*Data excerpts*
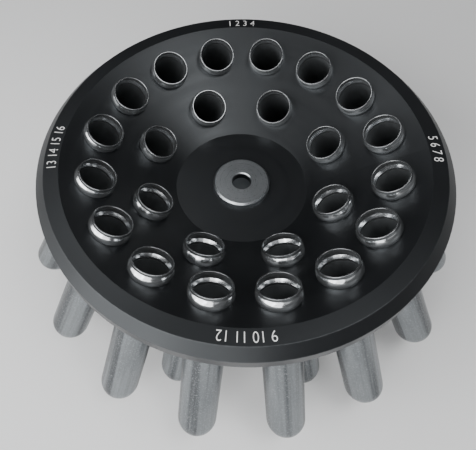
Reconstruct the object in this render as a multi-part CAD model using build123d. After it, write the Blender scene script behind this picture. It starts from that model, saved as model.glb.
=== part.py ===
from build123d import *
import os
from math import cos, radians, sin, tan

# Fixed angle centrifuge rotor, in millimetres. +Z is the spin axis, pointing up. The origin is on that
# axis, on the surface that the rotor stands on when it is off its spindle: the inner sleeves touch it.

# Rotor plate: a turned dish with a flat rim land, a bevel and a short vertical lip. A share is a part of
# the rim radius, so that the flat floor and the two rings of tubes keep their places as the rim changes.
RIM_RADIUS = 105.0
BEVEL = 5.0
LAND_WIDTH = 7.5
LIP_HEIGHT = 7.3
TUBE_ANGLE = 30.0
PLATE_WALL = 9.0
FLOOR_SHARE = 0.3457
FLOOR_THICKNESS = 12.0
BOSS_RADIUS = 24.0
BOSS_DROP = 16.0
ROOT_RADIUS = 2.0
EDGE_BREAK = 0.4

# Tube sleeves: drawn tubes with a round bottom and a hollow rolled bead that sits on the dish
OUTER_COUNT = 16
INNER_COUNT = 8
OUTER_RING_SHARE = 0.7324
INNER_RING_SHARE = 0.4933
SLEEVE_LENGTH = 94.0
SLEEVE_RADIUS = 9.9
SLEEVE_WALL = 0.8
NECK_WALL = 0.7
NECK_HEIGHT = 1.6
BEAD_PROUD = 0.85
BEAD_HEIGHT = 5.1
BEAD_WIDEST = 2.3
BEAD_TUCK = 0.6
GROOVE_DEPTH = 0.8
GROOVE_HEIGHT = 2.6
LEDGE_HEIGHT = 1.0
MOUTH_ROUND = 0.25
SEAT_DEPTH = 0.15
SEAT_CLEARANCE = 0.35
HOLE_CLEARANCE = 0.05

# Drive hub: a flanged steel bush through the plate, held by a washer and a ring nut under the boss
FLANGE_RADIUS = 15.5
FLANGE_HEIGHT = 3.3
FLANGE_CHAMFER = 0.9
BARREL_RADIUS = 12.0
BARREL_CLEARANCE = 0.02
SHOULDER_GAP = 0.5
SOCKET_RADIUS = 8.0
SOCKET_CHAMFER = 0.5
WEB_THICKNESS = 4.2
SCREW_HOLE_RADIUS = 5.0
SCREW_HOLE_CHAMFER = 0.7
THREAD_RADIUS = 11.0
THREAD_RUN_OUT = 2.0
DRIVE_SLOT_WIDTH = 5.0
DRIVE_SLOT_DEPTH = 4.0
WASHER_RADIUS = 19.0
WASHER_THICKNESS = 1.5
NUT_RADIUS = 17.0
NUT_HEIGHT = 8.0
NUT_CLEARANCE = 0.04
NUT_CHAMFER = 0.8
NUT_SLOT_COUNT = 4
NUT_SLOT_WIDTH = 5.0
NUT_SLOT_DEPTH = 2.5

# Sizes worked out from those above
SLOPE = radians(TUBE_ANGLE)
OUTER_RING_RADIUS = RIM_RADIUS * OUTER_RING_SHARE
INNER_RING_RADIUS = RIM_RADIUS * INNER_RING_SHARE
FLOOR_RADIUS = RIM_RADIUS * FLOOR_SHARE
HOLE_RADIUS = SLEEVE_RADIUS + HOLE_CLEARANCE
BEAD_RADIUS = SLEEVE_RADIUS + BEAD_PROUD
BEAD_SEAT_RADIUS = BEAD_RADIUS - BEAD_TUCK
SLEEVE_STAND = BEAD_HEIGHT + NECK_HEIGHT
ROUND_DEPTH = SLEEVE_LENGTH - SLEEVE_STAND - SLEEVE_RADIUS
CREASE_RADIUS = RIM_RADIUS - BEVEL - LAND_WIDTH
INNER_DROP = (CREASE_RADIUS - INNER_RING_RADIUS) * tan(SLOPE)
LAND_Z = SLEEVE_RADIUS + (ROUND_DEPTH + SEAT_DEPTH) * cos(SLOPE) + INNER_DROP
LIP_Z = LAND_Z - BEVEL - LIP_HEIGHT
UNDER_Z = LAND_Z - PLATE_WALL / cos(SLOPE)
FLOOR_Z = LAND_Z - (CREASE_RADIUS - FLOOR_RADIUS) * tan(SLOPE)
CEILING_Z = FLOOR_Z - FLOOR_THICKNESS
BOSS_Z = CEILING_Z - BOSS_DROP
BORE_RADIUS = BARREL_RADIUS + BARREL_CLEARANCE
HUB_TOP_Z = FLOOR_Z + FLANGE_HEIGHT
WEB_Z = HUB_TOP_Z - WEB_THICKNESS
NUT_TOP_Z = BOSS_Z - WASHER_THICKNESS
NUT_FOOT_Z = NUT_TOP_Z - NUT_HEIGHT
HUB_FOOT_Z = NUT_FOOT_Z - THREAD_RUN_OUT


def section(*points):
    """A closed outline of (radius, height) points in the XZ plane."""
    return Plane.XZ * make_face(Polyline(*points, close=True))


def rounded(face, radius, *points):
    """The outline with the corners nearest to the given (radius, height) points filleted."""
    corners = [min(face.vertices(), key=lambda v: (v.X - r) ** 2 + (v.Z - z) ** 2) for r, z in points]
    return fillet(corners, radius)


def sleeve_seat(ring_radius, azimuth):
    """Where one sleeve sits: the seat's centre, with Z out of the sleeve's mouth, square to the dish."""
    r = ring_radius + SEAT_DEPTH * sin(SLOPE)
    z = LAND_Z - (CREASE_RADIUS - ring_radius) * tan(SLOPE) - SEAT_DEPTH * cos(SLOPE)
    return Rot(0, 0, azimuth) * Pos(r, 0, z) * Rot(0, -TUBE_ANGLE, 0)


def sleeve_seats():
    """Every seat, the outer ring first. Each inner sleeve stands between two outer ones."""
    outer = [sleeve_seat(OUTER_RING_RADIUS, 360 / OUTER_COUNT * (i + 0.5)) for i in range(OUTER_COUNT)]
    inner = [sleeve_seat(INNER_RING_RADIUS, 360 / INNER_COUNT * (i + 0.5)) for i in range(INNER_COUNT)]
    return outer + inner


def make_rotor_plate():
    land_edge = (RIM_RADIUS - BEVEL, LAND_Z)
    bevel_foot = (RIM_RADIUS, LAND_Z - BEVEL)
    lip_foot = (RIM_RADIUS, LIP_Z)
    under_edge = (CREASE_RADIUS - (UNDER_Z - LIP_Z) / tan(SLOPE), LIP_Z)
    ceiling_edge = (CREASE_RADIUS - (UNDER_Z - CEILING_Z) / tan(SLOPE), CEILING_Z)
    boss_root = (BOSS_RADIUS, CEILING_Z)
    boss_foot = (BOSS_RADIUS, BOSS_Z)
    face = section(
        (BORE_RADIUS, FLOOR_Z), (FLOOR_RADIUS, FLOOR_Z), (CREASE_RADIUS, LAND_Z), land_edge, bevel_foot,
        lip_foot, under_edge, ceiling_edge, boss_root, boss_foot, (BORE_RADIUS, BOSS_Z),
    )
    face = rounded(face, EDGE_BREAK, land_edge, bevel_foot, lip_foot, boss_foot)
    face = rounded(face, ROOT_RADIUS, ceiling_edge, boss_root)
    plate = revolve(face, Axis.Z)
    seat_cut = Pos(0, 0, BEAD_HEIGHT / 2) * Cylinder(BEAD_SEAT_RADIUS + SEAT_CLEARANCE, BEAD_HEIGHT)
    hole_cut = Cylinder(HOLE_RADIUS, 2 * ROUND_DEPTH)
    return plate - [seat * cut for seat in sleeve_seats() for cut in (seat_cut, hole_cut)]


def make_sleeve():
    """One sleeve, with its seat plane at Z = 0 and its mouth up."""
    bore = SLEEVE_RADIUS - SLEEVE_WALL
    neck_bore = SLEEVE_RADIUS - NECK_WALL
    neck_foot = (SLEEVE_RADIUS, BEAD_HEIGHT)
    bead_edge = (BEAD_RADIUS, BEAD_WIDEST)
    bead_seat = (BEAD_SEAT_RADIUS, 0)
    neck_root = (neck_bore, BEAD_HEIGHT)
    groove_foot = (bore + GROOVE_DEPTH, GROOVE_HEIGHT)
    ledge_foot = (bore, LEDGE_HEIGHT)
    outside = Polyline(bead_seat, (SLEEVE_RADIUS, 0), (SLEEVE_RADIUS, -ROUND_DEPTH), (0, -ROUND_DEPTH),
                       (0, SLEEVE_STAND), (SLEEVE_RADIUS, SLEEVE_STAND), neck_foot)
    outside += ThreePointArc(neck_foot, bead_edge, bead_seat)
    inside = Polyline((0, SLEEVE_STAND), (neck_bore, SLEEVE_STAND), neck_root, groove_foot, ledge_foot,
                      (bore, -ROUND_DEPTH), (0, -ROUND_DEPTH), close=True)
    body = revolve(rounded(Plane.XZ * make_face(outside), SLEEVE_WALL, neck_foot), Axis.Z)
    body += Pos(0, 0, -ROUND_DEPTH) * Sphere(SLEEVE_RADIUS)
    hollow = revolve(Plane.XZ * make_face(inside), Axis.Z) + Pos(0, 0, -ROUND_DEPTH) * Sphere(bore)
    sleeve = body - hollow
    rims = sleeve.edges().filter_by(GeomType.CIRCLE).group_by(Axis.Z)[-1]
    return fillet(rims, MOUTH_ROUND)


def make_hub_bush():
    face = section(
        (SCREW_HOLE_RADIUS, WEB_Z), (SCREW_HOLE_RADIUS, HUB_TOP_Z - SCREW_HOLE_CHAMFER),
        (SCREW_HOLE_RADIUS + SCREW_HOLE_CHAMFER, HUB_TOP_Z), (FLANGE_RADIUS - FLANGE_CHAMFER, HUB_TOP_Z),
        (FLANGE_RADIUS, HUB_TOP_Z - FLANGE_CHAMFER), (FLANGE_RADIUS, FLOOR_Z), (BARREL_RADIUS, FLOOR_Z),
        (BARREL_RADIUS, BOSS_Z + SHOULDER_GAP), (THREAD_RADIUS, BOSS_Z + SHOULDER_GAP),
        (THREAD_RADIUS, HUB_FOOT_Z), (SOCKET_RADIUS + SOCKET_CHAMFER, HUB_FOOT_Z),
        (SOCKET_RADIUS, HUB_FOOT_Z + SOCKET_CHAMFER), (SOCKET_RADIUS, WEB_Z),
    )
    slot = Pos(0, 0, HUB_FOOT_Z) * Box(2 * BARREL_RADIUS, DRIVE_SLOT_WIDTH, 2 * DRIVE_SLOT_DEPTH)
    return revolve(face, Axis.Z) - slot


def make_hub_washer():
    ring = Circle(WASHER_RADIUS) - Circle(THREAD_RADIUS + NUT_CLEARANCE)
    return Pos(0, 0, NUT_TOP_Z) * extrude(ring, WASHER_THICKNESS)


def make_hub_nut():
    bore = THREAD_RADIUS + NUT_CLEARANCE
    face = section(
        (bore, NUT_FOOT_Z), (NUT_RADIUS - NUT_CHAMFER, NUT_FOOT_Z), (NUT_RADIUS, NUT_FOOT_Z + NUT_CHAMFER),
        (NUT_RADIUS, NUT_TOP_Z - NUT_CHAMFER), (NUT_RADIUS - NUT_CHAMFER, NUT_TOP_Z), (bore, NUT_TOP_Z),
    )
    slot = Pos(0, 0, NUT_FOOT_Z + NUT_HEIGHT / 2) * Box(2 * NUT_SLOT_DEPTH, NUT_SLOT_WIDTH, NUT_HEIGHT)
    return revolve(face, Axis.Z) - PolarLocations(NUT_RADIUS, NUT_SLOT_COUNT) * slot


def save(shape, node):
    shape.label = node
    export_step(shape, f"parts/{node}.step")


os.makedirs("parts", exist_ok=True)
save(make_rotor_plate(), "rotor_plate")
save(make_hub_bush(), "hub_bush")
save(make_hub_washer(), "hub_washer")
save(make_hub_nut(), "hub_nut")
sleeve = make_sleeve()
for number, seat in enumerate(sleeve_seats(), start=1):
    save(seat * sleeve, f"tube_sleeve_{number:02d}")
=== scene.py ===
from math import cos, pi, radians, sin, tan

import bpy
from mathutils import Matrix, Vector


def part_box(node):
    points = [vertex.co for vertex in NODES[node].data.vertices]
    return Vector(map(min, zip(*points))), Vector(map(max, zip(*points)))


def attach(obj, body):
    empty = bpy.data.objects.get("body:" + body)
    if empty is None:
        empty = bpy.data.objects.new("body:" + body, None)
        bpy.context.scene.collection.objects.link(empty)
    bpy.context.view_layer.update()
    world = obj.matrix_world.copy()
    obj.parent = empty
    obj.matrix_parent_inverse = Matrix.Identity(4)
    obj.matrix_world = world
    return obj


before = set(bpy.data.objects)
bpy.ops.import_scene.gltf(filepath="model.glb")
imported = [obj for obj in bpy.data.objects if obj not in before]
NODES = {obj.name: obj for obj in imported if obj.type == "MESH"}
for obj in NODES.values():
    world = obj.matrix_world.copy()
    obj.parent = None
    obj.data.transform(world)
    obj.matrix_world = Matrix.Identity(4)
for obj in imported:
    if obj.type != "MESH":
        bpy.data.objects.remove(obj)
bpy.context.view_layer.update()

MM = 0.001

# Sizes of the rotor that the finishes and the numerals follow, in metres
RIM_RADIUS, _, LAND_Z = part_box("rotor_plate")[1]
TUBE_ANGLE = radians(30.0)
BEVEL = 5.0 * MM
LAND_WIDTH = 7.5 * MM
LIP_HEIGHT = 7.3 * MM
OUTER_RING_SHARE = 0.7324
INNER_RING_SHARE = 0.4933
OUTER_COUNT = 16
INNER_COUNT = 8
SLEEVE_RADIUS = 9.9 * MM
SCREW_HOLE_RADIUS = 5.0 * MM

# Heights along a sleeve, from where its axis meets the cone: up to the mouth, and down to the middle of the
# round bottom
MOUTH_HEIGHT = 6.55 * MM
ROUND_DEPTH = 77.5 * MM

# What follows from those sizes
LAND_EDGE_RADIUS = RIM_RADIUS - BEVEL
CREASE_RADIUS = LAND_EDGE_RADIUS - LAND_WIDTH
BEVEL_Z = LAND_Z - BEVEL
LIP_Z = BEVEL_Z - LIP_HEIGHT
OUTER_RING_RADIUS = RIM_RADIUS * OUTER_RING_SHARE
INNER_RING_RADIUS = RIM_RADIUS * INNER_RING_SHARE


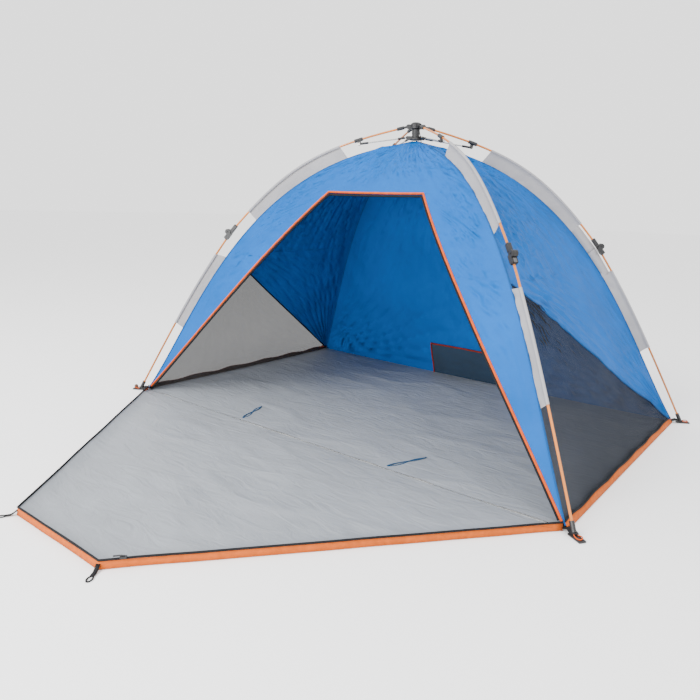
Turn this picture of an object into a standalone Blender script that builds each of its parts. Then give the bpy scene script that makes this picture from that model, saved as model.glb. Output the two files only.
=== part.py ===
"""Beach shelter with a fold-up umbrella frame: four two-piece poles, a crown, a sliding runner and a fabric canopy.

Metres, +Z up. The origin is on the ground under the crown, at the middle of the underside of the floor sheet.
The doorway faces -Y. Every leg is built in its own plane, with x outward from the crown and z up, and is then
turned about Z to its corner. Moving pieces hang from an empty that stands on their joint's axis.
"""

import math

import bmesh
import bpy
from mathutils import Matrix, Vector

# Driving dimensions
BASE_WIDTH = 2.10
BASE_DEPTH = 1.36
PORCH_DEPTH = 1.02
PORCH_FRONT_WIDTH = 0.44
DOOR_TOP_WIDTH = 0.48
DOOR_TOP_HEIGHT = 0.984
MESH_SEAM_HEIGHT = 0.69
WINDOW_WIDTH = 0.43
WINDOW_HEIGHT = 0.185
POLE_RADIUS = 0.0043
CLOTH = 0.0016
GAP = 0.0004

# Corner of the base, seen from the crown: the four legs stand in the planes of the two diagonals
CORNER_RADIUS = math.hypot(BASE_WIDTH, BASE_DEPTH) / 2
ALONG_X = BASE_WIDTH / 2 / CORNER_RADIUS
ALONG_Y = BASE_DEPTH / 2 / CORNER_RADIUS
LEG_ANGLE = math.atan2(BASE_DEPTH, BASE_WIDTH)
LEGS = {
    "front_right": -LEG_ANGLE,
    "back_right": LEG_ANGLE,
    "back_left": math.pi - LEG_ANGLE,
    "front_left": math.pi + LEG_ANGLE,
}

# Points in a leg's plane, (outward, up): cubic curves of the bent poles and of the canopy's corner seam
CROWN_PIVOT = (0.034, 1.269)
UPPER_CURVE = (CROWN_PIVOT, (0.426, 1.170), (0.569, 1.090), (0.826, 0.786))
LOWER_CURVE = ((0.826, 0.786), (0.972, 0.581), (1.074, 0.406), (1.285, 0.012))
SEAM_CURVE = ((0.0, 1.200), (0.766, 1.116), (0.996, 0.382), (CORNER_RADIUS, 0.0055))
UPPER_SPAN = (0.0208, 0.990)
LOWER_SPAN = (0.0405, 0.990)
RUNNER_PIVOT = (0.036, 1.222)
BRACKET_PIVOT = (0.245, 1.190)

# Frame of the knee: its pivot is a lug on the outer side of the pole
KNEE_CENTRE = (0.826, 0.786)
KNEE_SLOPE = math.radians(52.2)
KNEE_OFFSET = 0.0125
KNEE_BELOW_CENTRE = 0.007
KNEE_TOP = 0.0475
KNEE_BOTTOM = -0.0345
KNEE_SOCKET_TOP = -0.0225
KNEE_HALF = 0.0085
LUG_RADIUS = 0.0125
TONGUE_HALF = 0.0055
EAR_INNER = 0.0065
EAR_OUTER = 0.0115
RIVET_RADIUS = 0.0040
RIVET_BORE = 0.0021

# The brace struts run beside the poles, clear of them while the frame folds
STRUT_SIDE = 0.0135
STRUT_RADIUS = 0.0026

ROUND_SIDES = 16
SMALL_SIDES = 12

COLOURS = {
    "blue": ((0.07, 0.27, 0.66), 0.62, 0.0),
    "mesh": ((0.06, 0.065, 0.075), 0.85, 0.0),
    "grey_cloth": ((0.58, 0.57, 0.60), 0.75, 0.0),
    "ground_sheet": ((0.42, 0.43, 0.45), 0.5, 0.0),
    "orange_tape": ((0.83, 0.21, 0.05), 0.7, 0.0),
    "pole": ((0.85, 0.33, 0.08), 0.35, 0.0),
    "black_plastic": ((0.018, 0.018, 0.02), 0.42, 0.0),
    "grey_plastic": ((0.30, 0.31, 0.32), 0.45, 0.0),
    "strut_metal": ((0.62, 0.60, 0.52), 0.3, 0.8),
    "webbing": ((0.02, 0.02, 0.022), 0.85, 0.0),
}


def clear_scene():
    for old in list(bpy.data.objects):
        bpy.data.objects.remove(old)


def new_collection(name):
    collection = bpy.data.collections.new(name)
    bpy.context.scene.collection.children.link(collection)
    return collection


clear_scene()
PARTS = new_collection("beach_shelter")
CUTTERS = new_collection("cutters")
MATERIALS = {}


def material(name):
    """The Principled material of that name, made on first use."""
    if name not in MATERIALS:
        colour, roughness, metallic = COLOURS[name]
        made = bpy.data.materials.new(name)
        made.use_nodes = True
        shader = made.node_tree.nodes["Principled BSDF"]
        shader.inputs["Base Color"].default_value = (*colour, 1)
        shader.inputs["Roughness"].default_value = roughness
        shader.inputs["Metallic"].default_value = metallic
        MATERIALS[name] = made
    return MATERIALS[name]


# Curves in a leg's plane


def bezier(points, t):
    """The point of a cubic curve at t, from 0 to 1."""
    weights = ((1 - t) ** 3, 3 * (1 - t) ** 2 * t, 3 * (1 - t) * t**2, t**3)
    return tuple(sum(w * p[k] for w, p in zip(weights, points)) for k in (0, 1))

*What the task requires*
Transcribe the records above exactly, beginning at the line that contains "for number, seat" and ending with the line that contains "ROUND_DEPTH = 77.5 * MM", both included, and nothing else.

*Task output*
for number, seat in enumerate(sleeve_seats(), start=1):
    save(seat * sleeve, f"tube_sleeve_{number:02d}")
=== scene.py ===
from math import cos, pi, radians, sin, tan

import bpy
from mathutils import Matrix, Vector


def part_box(node):
    points = [vertex.co for vertex in NODES[node].data.vertices]
    return Vector(map(min, zip(*points))), Vector(map(max, zip(*points)))


def attach(obj, body):
    empty = bpy.data.objects.get("body:" + body)
    if empty is None:
        empty = bpy.data.objects.new("body:" + body, None)
        bpy.context.scene.collection.objects.link(empty)
    bpy.context.view_layer.update()
    world = obj.matrix_world.copy()
    obj.parent = empty
    obj.matrix_parent_inverse = Matrix.Identity(4)
    obj.matrix_world = world
    return obj


before = set(bpy.data.objects)
bpy.ops.import_scene.gltf(filepath="model.glb")
imported = [obj for obj in bpy.data.objects if obj not in before]
NODES = {obj.name: obj for obj in imported if obj.type == "MESH"}
for obj in NODES.values():
    world = obj.matrix_world.copy()
    obj.parent = None
    obj.data.transform(world)
    obj.matrix_world = Matrix.Identity(4)
for obj in imported:
    if obj.type != "MESH":
        bpy.data.objects.remove(obj)
bpy.context.view_layer.update()

MM = 0.001

# Sizes of the rotor that the finishes and the numerals follow, in metres
RIM_RADIUS, _, LAND_Z = part_box("rotor_plate")[1]
TUBE_ANGLE = radians(30.0)
BEVEL = 5.0 * MM
LAND_WIDTH = 7.5 * MM
LIP_HEIGHT = 7.3 * MM
OUTER_RING_SHARE = 0.7324
INNER_RING_SHARE = 0.4933
OUTER_COUNT = 16
INNER_COUNT = 8
SLEEVE_RADIUS = 9.9 * MM
SCREW_HOLE_RADIUS = 5.0 * MM

# Heights along a sleeve, from where its axis meets the cone: up to the mouth, and down to the middle of the
# round bottom
MOUTH_HEIGHT = 6.55 * MM
ROUND_DEPTH = 77.5 * MM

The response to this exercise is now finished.